The fact is that this proposed initiative bill should never have been accepted by Elections B.C. It does not meet the statutory requirements. But somehow it was accepted, and thousands of British Columbians have been induced to sign it in the belief that it will cause the repeal of the HST, when it can do no such thing.
And what next? There is no procedure in the Recall and Initiative Act for correcting the flaws in an initiative bill, once it has been accepted by the chief electoral officer. If the necessary signatures are obtained, the bill goes to a committee of the legislature. The committee either recommends that the bill be introduced in the legislature, or refers it back to Elections B.C. for a provincewide vote.
To undertake a provincewide vote in the face of the constitutional issues I have described would be a mistake.
There is another option. Under a statute called the Constitutional Question Act, the provincial cabinet has the power to refer any matter to the Supreme Court or Court of Appeal of B.C. for hearing and consideration. (This is the procedure that the government is using to test the constitutionality of the Criminal Code provisions outlawing polygamy.)

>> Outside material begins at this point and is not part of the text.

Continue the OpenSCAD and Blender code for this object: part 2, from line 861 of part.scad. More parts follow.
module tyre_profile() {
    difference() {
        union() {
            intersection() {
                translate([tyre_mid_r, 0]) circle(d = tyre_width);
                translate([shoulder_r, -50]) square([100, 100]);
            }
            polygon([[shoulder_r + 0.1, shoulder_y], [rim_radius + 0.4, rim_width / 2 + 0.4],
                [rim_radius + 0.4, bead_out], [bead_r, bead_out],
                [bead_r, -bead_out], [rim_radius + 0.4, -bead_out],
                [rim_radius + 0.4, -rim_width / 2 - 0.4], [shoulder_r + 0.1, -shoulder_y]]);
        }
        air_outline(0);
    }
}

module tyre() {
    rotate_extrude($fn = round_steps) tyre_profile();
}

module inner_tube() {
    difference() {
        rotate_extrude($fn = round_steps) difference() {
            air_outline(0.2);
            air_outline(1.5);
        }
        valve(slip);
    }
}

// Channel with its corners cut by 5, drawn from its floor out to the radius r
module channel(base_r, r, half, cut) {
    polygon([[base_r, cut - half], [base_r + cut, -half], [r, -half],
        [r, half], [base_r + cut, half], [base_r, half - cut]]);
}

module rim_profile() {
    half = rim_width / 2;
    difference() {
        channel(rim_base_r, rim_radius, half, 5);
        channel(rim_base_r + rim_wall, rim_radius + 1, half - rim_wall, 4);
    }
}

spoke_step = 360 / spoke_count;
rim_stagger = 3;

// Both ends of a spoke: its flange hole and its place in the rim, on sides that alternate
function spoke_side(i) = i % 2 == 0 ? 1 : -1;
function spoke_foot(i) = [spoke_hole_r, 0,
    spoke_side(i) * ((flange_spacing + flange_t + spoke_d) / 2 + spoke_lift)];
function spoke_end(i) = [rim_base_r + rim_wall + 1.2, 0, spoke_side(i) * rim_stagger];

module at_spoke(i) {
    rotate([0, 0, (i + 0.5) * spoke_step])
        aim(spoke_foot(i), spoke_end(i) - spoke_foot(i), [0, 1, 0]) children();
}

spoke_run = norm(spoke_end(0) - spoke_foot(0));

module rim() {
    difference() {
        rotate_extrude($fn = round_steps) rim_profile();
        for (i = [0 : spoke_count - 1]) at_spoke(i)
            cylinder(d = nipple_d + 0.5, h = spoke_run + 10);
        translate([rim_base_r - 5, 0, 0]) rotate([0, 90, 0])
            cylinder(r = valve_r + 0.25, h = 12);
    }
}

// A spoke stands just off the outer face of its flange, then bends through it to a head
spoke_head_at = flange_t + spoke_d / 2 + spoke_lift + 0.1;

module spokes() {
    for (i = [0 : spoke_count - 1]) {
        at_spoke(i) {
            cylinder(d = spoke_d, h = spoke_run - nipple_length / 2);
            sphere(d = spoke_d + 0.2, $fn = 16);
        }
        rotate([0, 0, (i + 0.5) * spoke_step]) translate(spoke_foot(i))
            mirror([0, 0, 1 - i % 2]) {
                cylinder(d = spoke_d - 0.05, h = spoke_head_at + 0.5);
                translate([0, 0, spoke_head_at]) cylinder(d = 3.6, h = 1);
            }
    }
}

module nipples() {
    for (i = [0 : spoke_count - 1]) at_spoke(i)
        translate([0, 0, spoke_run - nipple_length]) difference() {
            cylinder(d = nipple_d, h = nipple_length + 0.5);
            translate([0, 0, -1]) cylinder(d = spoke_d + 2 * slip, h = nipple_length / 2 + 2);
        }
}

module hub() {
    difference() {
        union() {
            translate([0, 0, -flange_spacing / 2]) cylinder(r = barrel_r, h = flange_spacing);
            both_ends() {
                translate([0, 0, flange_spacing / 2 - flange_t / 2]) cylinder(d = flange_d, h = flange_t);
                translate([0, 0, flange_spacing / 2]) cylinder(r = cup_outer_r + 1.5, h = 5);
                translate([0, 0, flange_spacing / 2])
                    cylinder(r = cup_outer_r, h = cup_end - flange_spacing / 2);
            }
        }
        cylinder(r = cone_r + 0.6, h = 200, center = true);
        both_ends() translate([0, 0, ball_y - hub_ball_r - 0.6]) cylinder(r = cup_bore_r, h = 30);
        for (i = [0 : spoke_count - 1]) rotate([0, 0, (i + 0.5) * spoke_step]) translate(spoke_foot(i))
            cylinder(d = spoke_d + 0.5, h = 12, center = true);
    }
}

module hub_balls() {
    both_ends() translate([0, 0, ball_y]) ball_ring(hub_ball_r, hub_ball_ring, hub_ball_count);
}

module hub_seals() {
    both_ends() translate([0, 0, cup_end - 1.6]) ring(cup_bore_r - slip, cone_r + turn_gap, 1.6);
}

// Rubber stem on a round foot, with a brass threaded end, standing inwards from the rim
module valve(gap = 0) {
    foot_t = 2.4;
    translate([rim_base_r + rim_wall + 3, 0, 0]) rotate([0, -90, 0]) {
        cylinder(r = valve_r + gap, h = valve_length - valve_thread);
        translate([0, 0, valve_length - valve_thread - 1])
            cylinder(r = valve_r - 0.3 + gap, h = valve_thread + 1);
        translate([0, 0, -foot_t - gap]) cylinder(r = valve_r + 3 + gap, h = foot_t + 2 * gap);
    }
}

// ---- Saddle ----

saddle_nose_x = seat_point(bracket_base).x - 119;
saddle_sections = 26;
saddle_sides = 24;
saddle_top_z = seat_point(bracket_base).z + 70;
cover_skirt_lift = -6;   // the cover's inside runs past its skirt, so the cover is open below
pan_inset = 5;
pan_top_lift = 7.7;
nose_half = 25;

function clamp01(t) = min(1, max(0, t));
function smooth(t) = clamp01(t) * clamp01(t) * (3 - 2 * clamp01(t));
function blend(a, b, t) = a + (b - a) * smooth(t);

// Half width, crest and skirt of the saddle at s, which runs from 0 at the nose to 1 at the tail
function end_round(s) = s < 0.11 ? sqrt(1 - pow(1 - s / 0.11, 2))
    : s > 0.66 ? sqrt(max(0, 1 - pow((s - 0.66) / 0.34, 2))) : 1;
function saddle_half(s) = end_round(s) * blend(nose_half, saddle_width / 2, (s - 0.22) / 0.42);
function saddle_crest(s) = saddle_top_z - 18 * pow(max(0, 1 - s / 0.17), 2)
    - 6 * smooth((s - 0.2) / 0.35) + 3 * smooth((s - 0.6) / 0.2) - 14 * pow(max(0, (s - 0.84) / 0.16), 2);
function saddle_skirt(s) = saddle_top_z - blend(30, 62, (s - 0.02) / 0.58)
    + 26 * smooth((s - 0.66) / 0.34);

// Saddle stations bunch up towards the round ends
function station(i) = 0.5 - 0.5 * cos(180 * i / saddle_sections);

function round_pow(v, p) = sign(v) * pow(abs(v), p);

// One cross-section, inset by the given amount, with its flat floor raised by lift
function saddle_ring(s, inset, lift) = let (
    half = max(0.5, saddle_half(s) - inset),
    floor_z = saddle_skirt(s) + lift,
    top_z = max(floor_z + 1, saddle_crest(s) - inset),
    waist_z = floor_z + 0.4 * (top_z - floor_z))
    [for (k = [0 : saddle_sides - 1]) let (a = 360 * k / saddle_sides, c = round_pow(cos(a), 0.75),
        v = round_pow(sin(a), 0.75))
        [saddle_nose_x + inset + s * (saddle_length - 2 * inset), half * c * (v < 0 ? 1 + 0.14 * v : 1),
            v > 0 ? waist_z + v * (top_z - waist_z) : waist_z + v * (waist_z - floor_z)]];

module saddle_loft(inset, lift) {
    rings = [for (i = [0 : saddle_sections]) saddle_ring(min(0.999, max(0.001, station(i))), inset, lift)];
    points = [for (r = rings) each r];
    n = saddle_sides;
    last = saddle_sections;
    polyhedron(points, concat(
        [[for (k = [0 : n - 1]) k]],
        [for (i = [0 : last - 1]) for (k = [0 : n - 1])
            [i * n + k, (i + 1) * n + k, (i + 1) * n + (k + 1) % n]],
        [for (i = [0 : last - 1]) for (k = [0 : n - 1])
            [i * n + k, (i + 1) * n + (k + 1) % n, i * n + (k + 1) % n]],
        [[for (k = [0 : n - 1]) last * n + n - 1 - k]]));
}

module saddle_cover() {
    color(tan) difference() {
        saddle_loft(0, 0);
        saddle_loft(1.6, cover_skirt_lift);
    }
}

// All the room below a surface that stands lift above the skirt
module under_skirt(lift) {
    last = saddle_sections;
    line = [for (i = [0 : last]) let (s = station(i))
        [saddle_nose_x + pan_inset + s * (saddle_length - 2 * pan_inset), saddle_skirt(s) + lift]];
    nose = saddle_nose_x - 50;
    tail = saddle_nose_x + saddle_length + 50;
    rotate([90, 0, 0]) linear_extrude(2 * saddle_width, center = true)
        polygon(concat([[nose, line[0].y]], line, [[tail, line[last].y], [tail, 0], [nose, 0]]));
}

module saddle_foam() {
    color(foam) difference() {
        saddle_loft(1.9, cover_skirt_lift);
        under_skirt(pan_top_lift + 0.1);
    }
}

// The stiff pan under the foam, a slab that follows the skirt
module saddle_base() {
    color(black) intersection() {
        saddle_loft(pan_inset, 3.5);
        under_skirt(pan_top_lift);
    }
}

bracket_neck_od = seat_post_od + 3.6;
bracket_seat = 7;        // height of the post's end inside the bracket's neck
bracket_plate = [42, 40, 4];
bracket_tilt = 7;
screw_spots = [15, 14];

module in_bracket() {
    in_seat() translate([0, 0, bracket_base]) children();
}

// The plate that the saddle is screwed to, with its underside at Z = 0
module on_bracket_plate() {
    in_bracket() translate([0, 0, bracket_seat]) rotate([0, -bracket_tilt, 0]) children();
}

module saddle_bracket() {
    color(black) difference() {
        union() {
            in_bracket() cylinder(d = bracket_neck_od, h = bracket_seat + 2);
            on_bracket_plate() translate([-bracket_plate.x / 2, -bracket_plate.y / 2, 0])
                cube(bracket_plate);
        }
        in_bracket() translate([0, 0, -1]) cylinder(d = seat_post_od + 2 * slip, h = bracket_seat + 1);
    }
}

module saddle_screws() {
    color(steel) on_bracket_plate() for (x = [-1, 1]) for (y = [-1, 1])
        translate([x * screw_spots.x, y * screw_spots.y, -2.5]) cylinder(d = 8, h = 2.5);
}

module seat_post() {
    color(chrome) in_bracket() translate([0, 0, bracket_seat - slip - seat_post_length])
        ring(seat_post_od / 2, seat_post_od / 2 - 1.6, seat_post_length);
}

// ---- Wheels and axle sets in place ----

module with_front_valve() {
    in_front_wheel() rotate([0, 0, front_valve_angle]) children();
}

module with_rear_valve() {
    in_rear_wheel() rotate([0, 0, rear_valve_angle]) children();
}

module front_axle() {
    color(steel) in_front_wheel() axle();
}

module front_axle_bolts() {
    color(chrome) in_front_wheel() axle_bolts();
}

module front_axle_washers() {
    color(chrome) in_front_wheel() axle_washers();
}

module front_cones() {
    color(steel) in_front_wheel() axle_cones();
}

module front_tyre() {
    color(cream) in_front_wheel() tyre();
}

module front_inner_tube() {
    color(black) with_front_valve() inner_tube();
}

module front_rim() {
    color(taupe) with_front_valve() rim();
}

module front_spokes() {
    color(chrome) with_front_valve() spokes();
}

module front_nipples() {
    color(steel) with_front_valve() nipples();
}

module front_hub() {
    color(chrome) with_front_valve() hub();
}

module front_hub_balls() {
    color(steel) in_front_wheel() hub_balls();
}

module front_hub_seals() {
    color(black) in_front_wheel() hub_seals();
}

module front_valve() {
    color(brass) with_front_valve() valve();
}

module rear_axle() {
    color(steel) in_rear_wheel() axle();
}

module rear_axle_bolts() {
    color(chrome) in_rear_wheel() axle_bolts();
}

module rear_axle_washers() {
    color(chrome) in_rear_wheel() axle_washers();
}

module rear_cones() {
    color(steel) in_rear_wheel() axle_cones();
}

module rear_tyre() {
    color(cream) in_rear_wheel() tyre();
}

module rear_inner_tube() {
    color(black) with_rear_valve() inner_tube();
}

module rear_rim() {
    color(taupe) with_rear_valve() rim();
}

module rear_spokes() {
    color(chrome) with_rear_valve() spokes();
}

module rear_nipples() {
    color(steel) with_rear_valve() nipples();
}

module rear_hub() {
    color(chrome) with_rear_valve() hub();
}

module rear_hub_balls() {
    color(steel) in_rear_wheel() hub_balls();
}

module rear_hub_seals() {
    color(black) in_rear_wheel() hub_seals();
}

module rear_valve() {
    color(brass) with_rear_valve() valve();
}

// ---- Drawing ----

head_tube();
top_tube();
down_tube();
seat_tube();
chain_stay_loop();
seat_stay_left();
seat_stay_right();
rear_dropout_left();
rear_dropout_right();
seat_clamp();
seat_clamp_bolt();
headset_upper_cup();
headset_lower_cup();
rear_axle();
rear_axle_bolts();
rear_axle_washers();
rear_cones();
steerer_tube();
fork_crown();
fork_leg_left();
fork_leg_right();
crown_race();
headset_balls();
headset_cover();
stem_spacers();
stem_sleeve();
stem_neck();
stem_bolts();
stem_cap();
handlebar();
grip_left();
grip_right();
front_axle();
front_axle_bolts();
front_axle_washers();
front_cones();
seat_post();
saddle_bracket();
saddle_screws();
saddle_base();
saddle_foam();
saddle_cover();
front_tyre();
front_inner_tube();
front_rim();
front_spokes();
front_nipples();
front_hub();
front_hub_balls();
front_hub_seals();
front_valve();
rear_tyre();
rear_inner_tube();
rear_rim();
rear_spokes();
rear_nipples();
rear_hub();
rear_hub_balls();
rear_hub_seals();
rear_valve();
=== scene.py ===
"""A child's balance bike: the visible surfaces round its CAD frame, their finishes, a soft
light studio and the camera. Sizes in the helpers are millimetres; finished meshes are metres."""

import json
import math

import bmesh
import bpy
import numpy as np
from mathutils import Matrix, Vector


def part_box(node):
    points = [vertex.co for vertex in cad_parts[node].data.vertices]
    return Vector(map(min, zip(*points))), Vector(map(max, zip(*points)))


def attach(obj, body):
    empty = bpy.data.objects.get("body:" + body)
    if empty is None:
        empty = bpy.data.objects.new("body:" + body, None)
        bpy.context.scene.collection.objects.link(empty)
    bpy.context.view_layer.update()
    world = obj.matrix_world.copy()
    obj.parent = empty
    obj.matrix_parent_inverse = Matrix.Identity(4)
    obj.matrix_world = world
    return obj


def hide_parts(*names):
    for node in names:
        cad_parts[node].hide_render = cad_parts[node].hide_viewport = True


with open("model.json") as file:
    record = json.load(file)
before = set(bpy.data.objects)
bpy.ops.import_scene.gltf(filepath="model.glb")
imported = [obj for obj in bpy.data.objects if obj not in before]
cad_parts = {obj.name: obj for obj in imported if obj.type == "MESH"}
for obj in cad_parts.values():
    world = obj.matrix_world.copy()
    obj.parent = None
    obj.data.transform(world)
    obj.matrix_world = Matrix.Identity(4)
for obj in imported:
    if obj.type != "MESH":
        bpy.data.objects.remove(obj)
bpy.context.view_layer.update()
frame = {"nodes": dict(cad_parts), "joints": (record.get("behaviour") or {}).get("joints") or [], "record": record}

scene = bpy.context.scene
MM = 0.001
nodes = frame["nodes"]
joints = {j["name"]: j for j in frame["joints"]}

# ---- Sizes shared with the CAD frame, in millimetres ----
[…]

My suggestion is this: If the signature drive succeeds, the committee should be convened and recommend that the draft bill be tabled in the house, and immediately thereafter the bill should be referred to the courts for an opinion on its constitutional validity.
Nothing will be lost by such a procedure and much will be gained. If the bill is found to be valid, it can be debated and voted on in the house. If not, the petitioners will be free to try again, but this time the campaign will be conducted against the backdrop of a much clearer understanding of how our Constitution works.
Some may say it would be a shame if it turns out that so much energy has been invested by so many people in a failed undertaking. But that is what the rule of law is all about -- making sure that we conduct our politics according to law.
This petition fails that test. If it is fatally flawed, as I believe, its proponents alone are to blame.
Geoff Plant is a partner at Heenan Blaikie LLP and a former Liberal attorney-general of British Columbia.